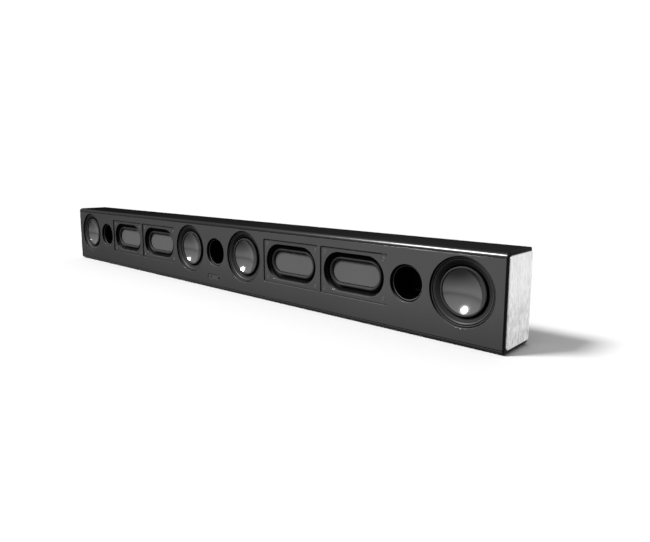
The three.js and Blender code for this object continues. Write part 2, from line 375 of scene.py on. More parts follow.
# A grey or a colour as four numbers: a grey three times over, and an alpha of one.
def tint(value):
    return (value, value, value, 1.0) if isinstance(value, (int, float)) else (*value, 1.0)


cloudSpan = (0.3, 0.7)    # where nearly all of a noise lies


# A plain finish: two tones mixed by clouds, which also carry the roughness from its first value to its
# second. The relief is the height of a fine grain, or of the clouds where no grain is given.
def plainFinish(name, clouds, tones, rough, relief=None, grain=None, stretch=None, **fixed):
    b = Board(name)
    slow = b.noise(*clouds, b.stretched(stretch) if stretch else None)
    if relief:
        fixed["normal"] = b.bump(b.noise(*grain) if grain else slow, *relief)
    return b.finish(base=b.shade(slow, *tones), rough=b.between(slow, *cloudSpan, *rough), **fixed)


# clouds and grain are (scale, detail, roughness of the noise), relief is (strength, distance)
plainFinishes = {
    "cap": {"name": "cap_moulding", "clouds": (30.0, 4.0, 0.6), "tones": (0.004, 0.008),
            "rough": (0.5, 0.62), "grain": (1800.0, 3.0, 0.6), "relief": (0.08, 0.0003), "specular": 0.06},
    "basket": {"name": "basket_coat", "clouds": (40.0, 4.0, 0.6), "tones": (0.046, 0.058),
               "rough": (0.42, 0.5), "grain": (2400.0, 3.0, 0.6), "relief": (0.07, 0.0003),
               "specular": 0.22},
    "magnet": {"name": "magnet_steel", "clouds": (300.0, 4.0, 0.6), "tones": (0.10, 0.20),
               "rough": (0.35, 0.5), "relief": (0.1, 0.0004), "metal": 0.9},
    "lens": {"name": "smoked_lens", "clouds": (80.0, 3.0, 0.6), "tones": (0.104, 0.114),
             "rough": (0.4, 0.5), "specular": 0.1},
    "sensor": {"name": "sensor_glass", "clouds": (200.0, 3.0, 0.6), "tones": (0.001, 0.003),
               "rough": (0.3, 0.4), "specular": 0.1},
    "lamp": {"name": "lamp_lens", "clouds": (900.0, 2.0, 0.5), "tones": (0.001, 0.004),
             "rough": (0.3, 0.42), "specular": 0.1},
    "socket": {"name": "socket_moulding", "clouds": (60.0, 3.0, 0.6), "tones": (0.010, 0.018),
               "rough": (0.4, 0.55), "grain": (1600.0, 3.0, 0.6), "relief": (0.1, 0.0003),
               "specular": 0.4},
    "control": {"name": "control_moulding", "clouds": (140.0, 4.0, 0.6), "tones": (0.030, 0.045),
                "rough": (0.36, 0.5), "grain": (1800.0, 3.0, 0.6), "relief": (0.08, 0.0003),
                "specular": 0.45},
    "nickel": {"name": "nickel_shell", "clouds": (120.0, 4.0, 0.6), "stretch": (1.0, 1.0, 5.0),
               "tones": (0.45, 0.62), "rough": (0.2, 0.34), "relief": (0.03, 0.0003), "metal": 1.0},
    "sink": {"name": "bare_aluminium", "clouds": (1.0, 3.0, 0.6), "stretch": (700.0, 700.0, 30.0),
             "tones": (0.45, 0.65), "rough": (0.3, 0.42), "relief": (0.1, 0.0003), "metal": 1.0},
    "foot": {"name": "foot_rubber", "clouds": (160.0, 4.0, 0.65), "tones": (0.010, 0.020),
             "rough": (0.7, 0.88), "relief": (0.12, 0.0003), "specular": 0.3},
}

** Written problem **
Output exactly the leading lines of the data, up to and including the line marked by "return (value, value, value, 1.0)".

** Task solution **
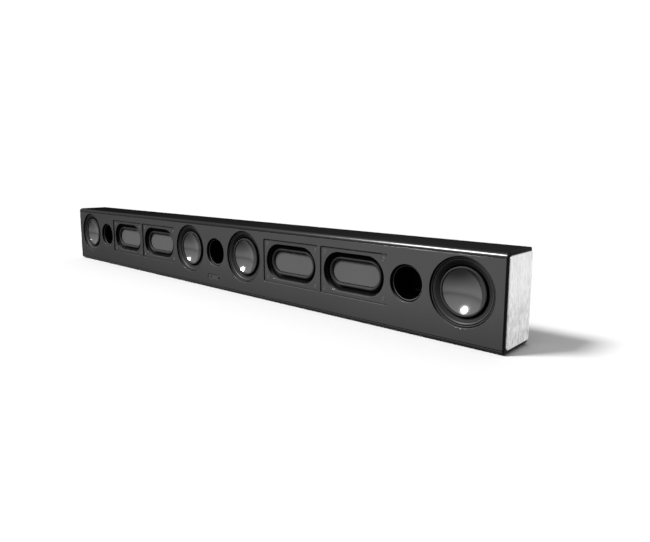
The three.js and Blender code for this object continues. Write part 2, from line 375 of scene.py on. More parts follow.
# A grey or a colour as four numbers: a grey three times over, and an alpha of one.
def tint(value):
    return (value, value, value, 1.0) if isinstance(value, (int, float)) else (*value, 1.0)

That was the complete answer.